The tentative budget calls for eliminating 35 full-time jobs, 4 part-time jobs and 1 seasonal position. Most of the posts are vacant, or will be by the end of this year, after the sale of the county's Certified Home Health Agency to Catholic Health, and privatization of medical and mental health services positions at the county jail.
Affected departments and job cut counts are: Public health, 18 1/2; sheriff's office/jail, 9; social services, 3; public works, 2; Office of Aging, 1 (2 part-time); road machinery, 1; refuse district, 1; sewer district, 1; and emergency management, 1/2.
With the eliminations, the full-time county workforce will be 1,393 people, 97 fewer FTEs than in 2010, according to the budget summary.
Even after job cuts, the county's employee pension contribution tab will rise by $1.3 million, or 10 percent, to $14.1 million. The state is charging municipalities an average 21 percent of employees' salaries, up from an average 19 percent this year, Huntington said.
The tentative budget shows no across-the-board salary increases for employees, and anticipates a less-than-1 percent increase in health insurance costs, to $26.2 million, for active and retired employees. The collective bargaining agreements of six unions, representing more than 1,200 county workers, expired last year.
While the budget demands a tax increase in the general fund, two of three special district tax levies would be cut: the water tax levy by 2.5 percent and the refuse tax levy by 10.5 percent.

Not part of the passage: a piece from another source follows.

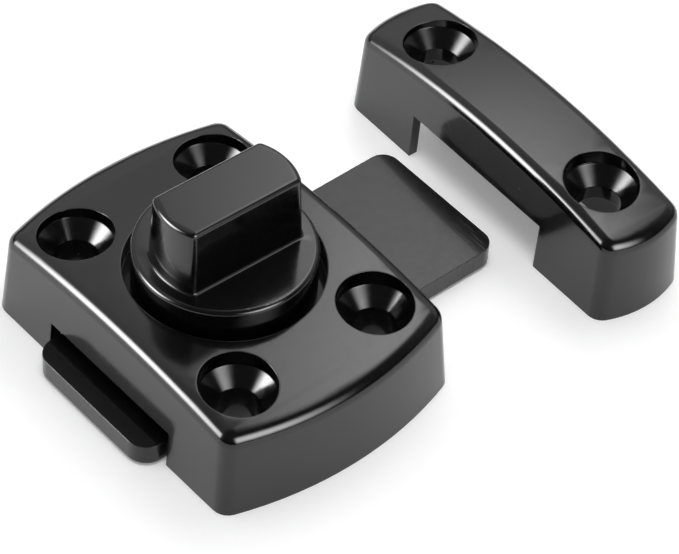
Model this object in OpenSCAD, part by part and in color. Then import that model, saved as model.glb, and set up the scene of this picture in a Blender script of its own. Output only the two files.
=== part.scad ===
// Rotating bolt latch with its keeper, as it lies with the bolt thrown.
// Millimetres. X runs along the bolt toward the keeper, Y across it, Z up.
// The mounting surface is z = 0 and the knob turns about the Z axis.

/* [Case] */
// Width of the case along the bolt, at its foot
case_w = 41; // [30:0.5:60]
// Length of the case across the bolt, between its corners
case_l = 50; // [40:0.5:80]
// Bulge of each bowed end beyond the corners
case_bow = 3.7; // [1:0.1:8]
// Height of the case at the crown of its dome
case_h = 15.8; // [12:0.1:24]
// Radius of the dome, which runs along the bolt
case_dome_r = 164; // [80:1:400]
// Corner radius in plan
case_corner_r = 2.6; // [1:0.1:5]
// Radius of the top edge
case_edge_r = 2; // [0.4:0.1:3]
// Thickness of the side walls
case_wall = 1.9; // [1.2:0.1:3]
// Thickness of the domed top
case_skin = 2.2; // [1.6:0.1:3]
// Inward lean of all walls per millimetre of height
draft = 0.07; // [0:0.01:0.12]

/* [Bolt] */
// Thickness of the bolt
bolt_t = 3.2; // [2:0.1:5]
// Width of the bolt
bolt_w = 24.4; // [16:0.1:30]
// Reach of the thrown tongue beyond the foot of the case
tongue_reach = 20.2; // [10:0.1:30]
// Reach of the tail beyond the foot of the case
tail_reach = 3.4; // [2:0.1:8]
// Corner radius of the tongue
tongue_corner_r = 2.6; // [0.5:0.1:5]
// Corner radius of the tail
tail_corner_r = 3.2; // [0.5:0.1:5]
// Height of the bolt above the mounting surface
bolt_lift = 0.6; // [0.1:0.1:1]
// Play beside the bolt in the case walls
bolt_side_play = 0.8; // [0.2:0.1:1.5]
// Room above the bolt in the case walls
bolt_top_room = 2.2; // [0.5:0.1:4]
// Travel of the bolt over a quarter turn of the knob
bolt_throw = 16; // [10:0.1:16]

/* [Knob] */
// Diameter of the round disc
disc_d = 26; // [16:0.1:32]
// Height of the disc top above the mounting surface
disc_top = 19.5; // [17:0.1:26]
// Radius of the disc rim
disc_edge_r = 0.7; // [0.4:0.1:2]
// Gap round the disc in the case
disc_gap = 1.2; // [0.3:0.1:2.5]
// Depth of the round recess below the crown
recess_depth = 4; // [1.5:0.1:4.5]
// Height of the grip above the disc
grip_h = 10.9; // [6:0.1:16]
// Length of the flat sides of the grip, at its foot
grip_l = 18.8; // [12:0.1:22]
// Thickness of the grip at its foot
grip_t = 10.2; // [6:0.1:14]
// Bulge of each end of the grip
grip_bow = 1.4; // [0.5:0.1:3]
// Corner radius of the grip in plan
grip_corner_r = 1; // [0.4:0.1:2]
// Radius of the top edge of the grip
grip_edge_r = 0.7; // [0.3:0.1:1.5]
// Radius of the hollow foot between grip and disc
grip_foot_r = 0.3; // [0.2:0.1:1]
// Inward lean of the grip per millimetre of height
grip_draft = 0.04; // [0:0.01:0.1]
// Turn of the grip out of line with the bolt
grip_turn = -1.5; // [-5:0.1:5]
// Diameter of the shaft below the disc
shaft_d = 10; // [7:0.1:13]
// Wall of the bearing round the shaft
bearing_wall = 3; // [1.5:0.1:4]
// Side of the square end of the shaft
square_w = 6; // [4:0.1:8]

/* [Crank] */
// Thickness of the crank under the case
crank_t = 3; // [2:0.1:4]
// Diameter of the crank hub
hub_d = 14; // [11:0.1:18]
// Diameter of the crank pin
pin_d = 4; // [3:0.1:6]
// Diameter of the head below the pin
pin_head_d = 6.4; // [5:0.1:9]
// Thickness of the head below the pin
pin_head_t = 0.9; // [0.6:0.1:1.4]
// Play of the pin on each side in the bolt
pin_play = 0.45; // [0.4:0.01:0.8]
// Diameter of the screw that holds the crank
crank_screw_d = 3; // [2:0.1:4]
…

The sewer levy would increase by 1 percent.
Of the refuse levy, Huntington said he cut $90,000 in spending requested by currently suspended refuse district Director RIchard Pope, by bringing line item projections closer to what the district actually spent in 2009 through 2011.
On the revenue side of the budget, Huntington is projecting a 4 percent bump in sales tax receipts next year, to $61 million. He attributes the estimate to "normal" growth, fueled in large part by Canadian shoppers. As of October 2012, year-to-date receipts were about 4 percent higher than in January through October 2011, he said.
The budget also calls for using $11.4 million in county fund balances as revenue. The general fund balance, currently $27.3 million, would be drawn down by $9.4 million.
Other budget highlights include:
• A $10,000 allocation for the Niagara County Historical Society, "raised" by cutting funding for five other outside agencies — Cornell Cooperative Extension, NIOGA Library, Niagara Community Action Program Inc., the Niagara County Soil & Water District and Mercy Flight — by 1 percent of each of their 2012 grants. Glatz said NCHS asked for a funding line and the budget office was agreeable. "I think we're trying to be Niagara County-wide sensitive to those things that affect the county," he said.
• The appearance of a year-over-year, $1.7 million increase in Medicaid spending, offset by the state's phasing-in of a "hard cap" on local-share increases. The county's 2013 share will be larger because the state is taking 53 weekly payments instead of 52, Huntington said. On the bright side, the state's three-year plan to cap counties' share of annual Medicaid cost increases gets under way next year. The current 3 percent cap will be reduced to 2 percent, then 1 percent in 2014, and 0 percent in 2015. However much the county's Medicaid share is in 2015, that number is supposed to be "locked in" every year after that so counties aren't footing any more of the rising costs of Medicaid.